- **What the task requires**
Return the lines exactly as they stand, from the first of the material through the line containing "front_right = front".

- **Data segment**
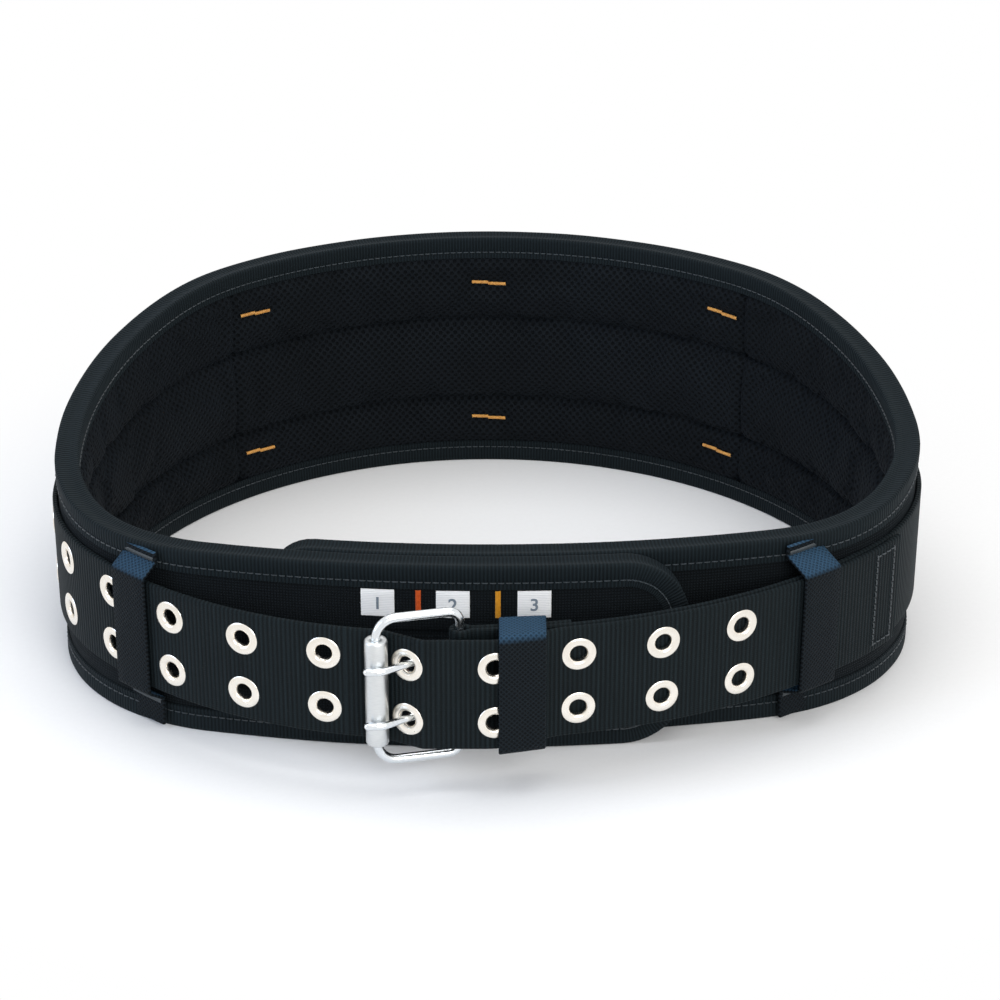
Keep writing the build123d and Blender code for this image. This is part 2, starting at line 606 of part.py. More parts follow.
def make_tongue(row):
    """Wire from an eye on the heel bar, through the hole, bent out over the roller."""
    hole, heading = at_length(SPAN_PATH, BUCKLE_PAIR)
    over_roller = ROLLER_Y - ROLLER_RADIUS - CLEAR - TONGUE / 2
    slope = degrees(atan2(hole[1] - over_roller, hole[0] - ROLLER_X - ROLLER_RADIUS / 2))
    knee = (hole[0] - (hole[1] - over_roller) / sin(radians(slope)) * cos(radians(slope)), over_roller)
    root = (HEEL_X - WIRE / 2 - RUNNING - TONGUE_EYE_WALL / 2, HEEL_Y)
    foot = (hole[0] + TONGUE_FOOT * cos(radians(slope)), hole[1] + TONGUE_FOOT * sin(radians(slope)))
    tip = (ROLLER_X - TONGUE_PAST_ROLLER, over_roller)
    points = [(x, y, 0) for x, y in (root, foot, knee, tip)]
    path = FilletPolyline(*points, radius=TONGUE_BEND)
    section = Plane(origin=path @ 0, z_dir=path % 0) * Circle(TONGUE / 2)
    shank = sweep(section, path=path)
    end = Pos(*tip, 0) * Sphere(TONGUE / 2)
    eye = Pos(HEEL_X, HEEL_Y, 0) * Cylinder(WIRE / 2 + RUNNING + TONGUE_EYE_WALL, TONGUE_EYE_WIDTH)
    bore = Pos(HEEL_X, HEEL_Y, 0) * Cylinder(WIRE / 2 + RUNNING, 2 * TONGUE_EYE_WIDTH)
    return Pos(0, 0, STRAP_Z + row * GROMMET_ROWS / 2) * solid(shank + end + eye - bore)


# ---- keeper and loops ----------------------------------------------------------------------------
def make_keeper():
    """A loop of webbing: its back wall follows the lower layers, its front wall the free end."""
    low = STRAP_Z - STRAP_WIDTH / 2 - KEEPER_ABOVE
    start = KEEPER_LEFT_X - HEEL_X
    back = [beyond_heel(ahead, 2 * layer_offset + KEEPER_BACK) for ahead in (start, start + KEEPER_WIDTH)]
    front = end_level - HALF_STRAP - KEEPER_FRONT
    right_x = KEEPER_LEFT_X + KEEPER_WIDTH
    front_right = front + KEEPER_WIDTH * tan(radians(KEEPER_SLANT))

    def block(thick, height, round_by):
        corners = [(KEEPER_LEFT_X, front - thick), (right_x, front_right - thick),
                   (right_x, back[1][1] + thick), (KEEPER_LEFT_X, back[0][1] + thick)]
        shape = Pos(0, 0, low - thick) * Solid.extrude(Face(Wire.make_polygon(corners, close=True)),
                                                       Vector(0, 0, height))
        folds = [edge for edge in shape.edges() if abs(edge.center().X - (KEEPER_LEFT_X + right_x) / 2) < 1]
        return fillet(folds, round_by)

    return solid(block(KEEPER, STRAP_WIDTH + 2 * KEEPER_ABOVE + 2 * KEEPER, 2 * KEEPER)
                 - block(0, STRAP_WIDTH + 2 * KEEPER_ABOVE, KEEPER))


def pad_region(side, inner, outer):
    return band(PANELS[side], inner, outer, -10, BACK_HEIGHT + 10)


def make_loop(point, heading, side, depth, root):
    """Upright webbing over the strap, its feet on the pad and under the binding.

    point and heading are on the strap's centre line, depth is how far the pad's face lies behind it.
    """
    frame = facing(point, heading, strap_height(point[1]))
    over = HALF_STRAP + LOOP_OVER
    edge = STRAP_WIDTH / 2 + LOOP_ABOVE
    foot = STRAP_WIDTH / 2 + root
    slope = (foot - edge) / (depth + over)
    deep = depth + PAD / 2
    far = edge + slope * (deep + over)
    inside = [(-deep, -far), (over, -edge), (over, edge), (-deep, far)]
    outside = [(-deep, -far - LOOP), (over + LOOP, -edge - LOOP), (over + LOOP, edge + LOOP),
               (-deep, far + LOOP)]

    def prism(corners):
        points = [(-LOOP_WIDTH / 2, y, z) for z, y in corners]
        wire = Wire([Edge.make_line(a, b) for a, b in zip(points, points[1:] + points[:1])])
        return frame * Solid.extrude(Face(wire), Vector(LOOP_WIDTH, 0, 0))

    hat = prism(outside) - prism(inside) - pad_region(side, -2 * PAD, 0)
    slab = frame * Box(LOOP_WIDTH, 2 * TALL, 2 * (deep + PAD))
    feet = band(PANELS[side], 0, LOOP, BINDING, BACK_HEIGHT) & under_top_edge(drop=BINDING) & slab
    clear = frame * Box(2 * LOOP_WIDTH, 2 * foot, 4 * (deep + PAD))
    tape = band(PANELS[side], 0, BINDING, 0, BACK_HEIGHT) & under_top_edge()
    window = band(PANELS[side], -1, 2 * BINDING, BINDING_LAP, BACK_HEIGHT) & under_top_edge(drop=BINDING_LAP)
    return solid(hat + (feet - clear) - (tape - window))


def pad_depth_behind(point, heading, centre, radius):
    """Distance from a point back along the strap's normal to a round face of the pad."""
    inward = (-sin(radians(heading)), cos(radians(heading)))
    off = (point[0] - centre[0], point[1] - centre[1])
    along = off[0] * inward[0] + off[1] * inward[1]
    return -along - sqrt(along ** 2 - (off[0] ** 2 + off[1] ** 2 - radius ** 2))


BACK_LOOPS = {"belt_loop_back_left": 90 + BACK_LOOP_SPREAD, "belt_loop_back_centre": 90.0,
              "belt_loop_back_right": 90 - BACK_LOOP_SPREAD}
left_loop_angle = left_turn + degrees(LEFT_LOOP_AT / left_radius)
right_loop_angle = lower_turn - degrees(RIGHT_LOOP_AT / end_radius)


def make_loops():
    loops = {}
    for name, angle in BACK_LOOPS.items():
        point = polar(back_centre, strap_back, angle)
        loops[name] = make_loop(point, angle + 90, "back", STRAP_OFF_PAD + HALF_STRAP, LOOP_ROOT_BACK)
    point = polar(left_bend_centre, left_radius, left_loop_angle)
    depth = pad_depth_behind(point, left_loop_angle + 90, left_centre, SIDE_RADIUS)
    loops["belt_loop_left_front"] = make_loop(point, left_loop_angle + 90, "left", depth, LOOP_ROOT_FRONT)
    point = polar(lower_centre, end_radius, right_loop_angle)
    depth = pad_depth_behind(point, right_loop_angle + 90, right_centre, SIDE_RADIUS)
    loops["belt_loop_right_front"] = make_loop(point, right_loop_angle + 90, "right", depth,
                                               LOOP_ROOT_FRONT)
    return loops


def make_tacks():
    """Bar tacks of the three back loops, where they show on the lining."""
    tacks = []
    half = degrees(TACK_LENGTH / 2 / back_radius)
    for angle in BACK_LOOPS.values():
        for row in (1, -1):
            height = STRAP_BACK_Z + row * (STRAP_WIDTH / 2 + LOOP_ROOT_BACK + LOOP / 2)
            path = [arc(back_centre, back_radius, angle - half, angle + half)]
            tacks.append(band(path, -PAD - TACK, -PAD, height - TACK_HEIGHT / 2, height + TACK_HEIGHT / 2))
    return Compound(tacks)


# ---- labels --------------------------------------------------------------------------------------
def on_flap(x, width, inner, outer, low, high):
    """A small flat thing on the outer flap, between two heights."""
    middle = 270 + degrees(x / flap_radius)
    half = degrees(width / 2 / flap_radius)
    path = [arc(flap_centre, flap_radius, middle - half, middle + half)]
    return band(path, inner, outer, low, high)


# strokes of the plain numbers, as (x, z, width, height) in halves of the digit's height
STROKES = {1: [(0, 0, 0, 2)],
           2: [(0, 1, 1, 0), (0.5, 0.5, 0, 1), (0, 0, 1, 0), (-0.5, -0.5, 0, 1), (0, -1, 1, 0)],
           3: [(0, 1, 1, 0), (0.5, 0, 0, 2), (0, 0, 1, 0), (0, -1, 1, 0)]}


def make_digit(number):
    centre = (LABEL_Z[0] + LABEL_Z[1]) / 2
    unit = DIGIT_HEIGHT / 2
    digit = None
    for x, z, wide, tall in STROKES[number]:
        across = wide * unit + DIGIT_STROKE
        high = tall * unit + DIGIT_STROKE
        middle = centre + z * unit
        stroke = on_flap(LABEL_X[number - 1] + x * unit, across, LABEL, LABEL + DIGIT,
                         middle - high / 2, middle + high / 2)
        digit = stroke if digit is None else digit + stroke
    return solid(digit)


# ---- stitching -----------------------------------------------------------------------------------


def stitch_line(path, at):
    """An upright bar of thread on the outer face of the webbing, at a distance along its path."""
    point, heading = at_length(path, at)
    bar = Box(STITCH_WIDTH, STRAP_WIDTH - 2 * STITCH_MARGIN, STITCH)
    return facing(point, heading, strap_height(point[1])) * Pos(0, 0, HALF_STRAP + STITCH / 2) * bar


def make_tip_stitching():
    length = path_length(END_PATH)
    return Compound([stitch_line(END_PATH, length - back) for back in TIP_STITCHES])


def make_chape_stitching():
    return Compound([stitch_line(STRAP_PATH, CHAPE_RETURN - back) for back in CHAPE_STITCHES])


# ---- assembly ------------------------------------------------------------------------------------
def make_parts():
    parts = {}
    for side in PANELS:
        parts[f"outer_cover_{side}"] = pad_layer(side, -COVER, 0, BINDING)
        parts[f"foam_{side}"] = foam_panel(side)
        parts[f"mesh_lining_{side}"] = pad_layer(side, -PAD, -PAD + LINING, BINDING)
    (parts["binding_top"], parts["binding_bottom"], parts["binding_left_end"],
     parts["binding_right_end"]) = binding_parts()
    patch_low, patch_high = PATCH_MARGIN, FRONT_HEIGHT - PATCH_MARGIN
    patch = degrees(PATCH_HALF / flap_radius)
    parts["hook_patch"] = band([arc(flap_centre, inner_radius, 270 - patch, 270 + patch)], 0, PATCH,
                               patch_low, patch_high)
    parts["loop_patch"] = band([arc(flap_centre, flap_radius, 270 - patch, 270 + patch)],
                               -PAD - PATCH, -PAD, patch_low, patch_high)
    parts.update(make_loops())
    parts["bar_tacks"] = make_tacks()
    for number, x in enumerate(LABEL_X, start=1):
        parts[f"size_label_{number}"] = on_flap(x, LABEL_WIDTH, 0, LABEL, *LABEL_Z)
    parts["size_digits"] = Compound([make_digit(number) for number in STROKES])
    for number, x in enumerate(MARK_X, start=1):
        parts[f"size_mark_{number}"] = on_flap(x, MARK_WIDTH, 0, LABEL, *LABEL_Z)
    parts["strap"] = make_strap()
    parts["strap_span"] = pierced(webbing(SPAN_PATH), "buckle")
    parts["strap_free_end"] = pierced(webbing(END_PATH), "free")
    parts["tip_stitching"] = make_tip_stitching()
    parts["chape_stitching"] = make_chape_stitching()
    plain = grommet_frames("free") + grommet_frames("left")
    parts["grommets"] = Compound([grommet(frame) for frame in plain])
    parts["grommet_washers"] = Compound([washer(frame) for frame in plain])
    parts["buckle_grommets"] = Compound([grommet(frame) for frame in grommet_frames("buckle")])
    parts["buckle_washers"] = Compound([washer(frame) for frame in grommet_frames("buckle")])
    parts["buckle_frame"] = make_frame()
    parts["roller"] = make_roller()
    parts["upper_tongue"] = make_tongue(1)
    parts["lower_tongue"] = make_tongue(-1)
    parts["keeper"] = make_keeper()
    return parts


parts = make_parts()
box = Compound(list(parts.values())).bounding_box()
shift = Pos(-(box.min.X + box.max.X) / 2, -(box.min.Y + box.max.Y) / 2, 0)
os.makedirs("parts", exist_ok=True)
for name, shape in parts.items():
    export_step(shift * shape, f"parts/{name}.step")

offset = (shift.position.X, shift.position.Y)
print("origin moved by", offset)
print("box", box.min, box.max)
print("heel bar", HEEL_X + offset[0], HEEL_Y + offset[1], "roller", ROLLER_X + offset[0], ROLLER_Y + offset[1])
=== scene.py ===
import bpy
from math import acos, atan2, cos, degrees, hypot, pi, radians, sin, sqrt
from mathutils import Matrix, Vector, noise


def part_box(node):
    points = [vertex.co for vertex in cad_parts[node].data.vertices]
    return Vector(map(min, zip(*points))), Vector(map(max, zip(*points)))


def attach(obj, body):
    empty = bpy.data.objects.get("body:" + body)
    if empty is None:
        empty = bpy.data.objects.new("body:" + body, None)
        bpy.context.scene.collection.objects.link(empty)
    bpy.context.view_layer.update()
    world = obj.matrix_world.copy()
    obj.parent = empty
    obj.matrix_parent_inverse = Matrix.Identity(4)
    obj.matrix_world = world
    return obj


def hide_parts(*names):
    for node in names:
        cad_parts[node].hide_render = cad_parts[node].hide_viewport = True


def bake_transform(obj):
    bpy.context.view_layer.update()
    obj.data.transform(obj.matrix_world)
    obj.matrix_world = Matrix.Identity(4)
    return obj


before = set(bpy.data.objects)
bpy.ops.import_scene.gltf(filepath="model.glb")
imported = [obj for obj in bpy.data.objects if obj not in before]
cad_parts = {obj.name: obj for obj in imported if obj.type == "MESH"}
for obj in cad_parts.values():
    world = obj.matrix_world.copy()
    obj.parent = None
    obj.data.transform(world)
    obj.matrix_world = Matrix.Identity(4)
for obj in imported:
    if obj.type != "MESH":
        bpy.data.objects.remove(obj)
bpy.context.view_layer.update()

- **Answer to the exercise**
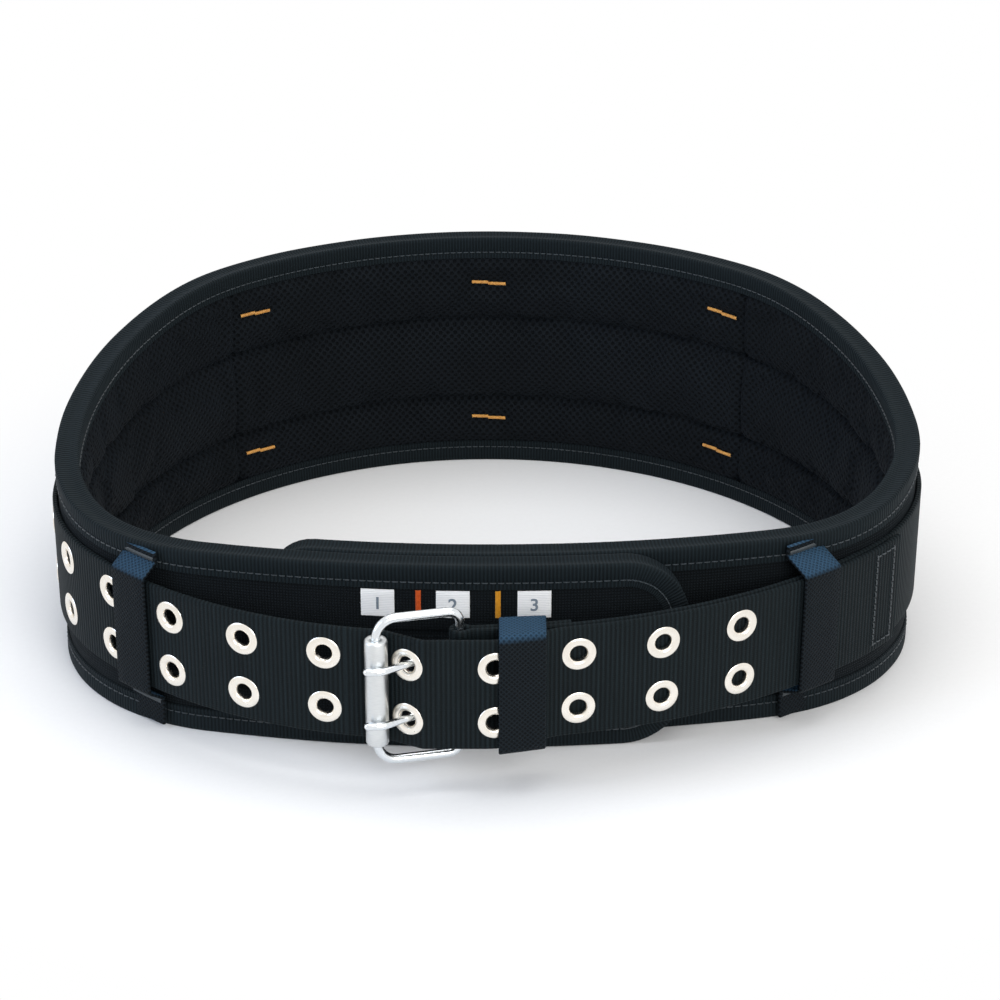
Keep writing the build123d and Blender code for this image. This is part 2, starting at line 606 of part.py. More parts follow.
def make_tongue(row):
    """Wire from an eye on the heel bar, through the hole, bent out over the roller."""
    hole, heading = at_length(SPAN_PATH, BUCKLE_PAIR)
    over_roller = ROLLER_Y - ROLLER_RADIUS - CLEAR - TONGUE / 2
    slope = degrees(atan2(hole[1] - over_roller, hole[0] - ROLLER_X - ROLLER_RADIUS / 2))
    knee = (hole[0] - (hole[1] - over_roller) / sin(radians(slope)) * cos(radians(slope)), over_roller)
    root = (HEEL_X - WIRE / 2 - RUNNING - TONGUE_EYE_WALL / 2, HEEL_Y)
    foot = (hole[0] + TONGUE_FOOT * cos(radians(slope)), hole[1] + TONGUE_FOOT * sin(radians(slope)))
    tip = (ROLLER_X - TONGUE_PAST_ROLLER, over_roller)
    points = [(x, y, 0) for x, y in (root, foot, knee, tip)]
    path = FilletPolyline(*points, radius=TONGUE_BEND)
    section = Plane(origin=path @ 0, z_dir=path % 0) * Circle(TONGUE / 2)
    shank = sweep(section, path=path)
    end = Pos(*tip, 0) * Sphere(TONGUE / 2)
    eye = Pos(HEEL_X, HEEL_Y, 0) * Cylinder(WIRE / 2 + RUNNING + TONGUE_EYE_WALL, TONGUE_EYE_WIDTH)
    bore = Pos(HEEL_X, HEEL_Y, 0) * Cylinder(WIRE / 2 + RUNNING, 2 * TONGUE_EYE_WIDTH)
    return Pos(0, 0, STRAP_Z + row * GROMMET_ROWS / 2) * solid(shank + end + eye - bore)


# ---- keeper and loops ----------------------------------------------------------------------------
def make_keeper():
    """A loop of webbing: its back wall follows the lower layers, its front wall the free end."""
    low = STRAP_Z - STRAP_WIDTH / 2 - KEEPER_ABOVE
    start = KEEPER_LEFT_X - HEEL_X
    back = [beyond_heel(ahead, 2 * layer_offset + KEEPER_BACK) for ahead in (start, start + KEEPER_WIDTH)]
    front = end_level - HALF_STRAP - KEEPER_FRONT
    right_x = KEEPER_LEFT_X + KEEPER_WIDTH
    front_right = front + KEEPER_WIDTH * tan(radians(KEEPER_SLANT))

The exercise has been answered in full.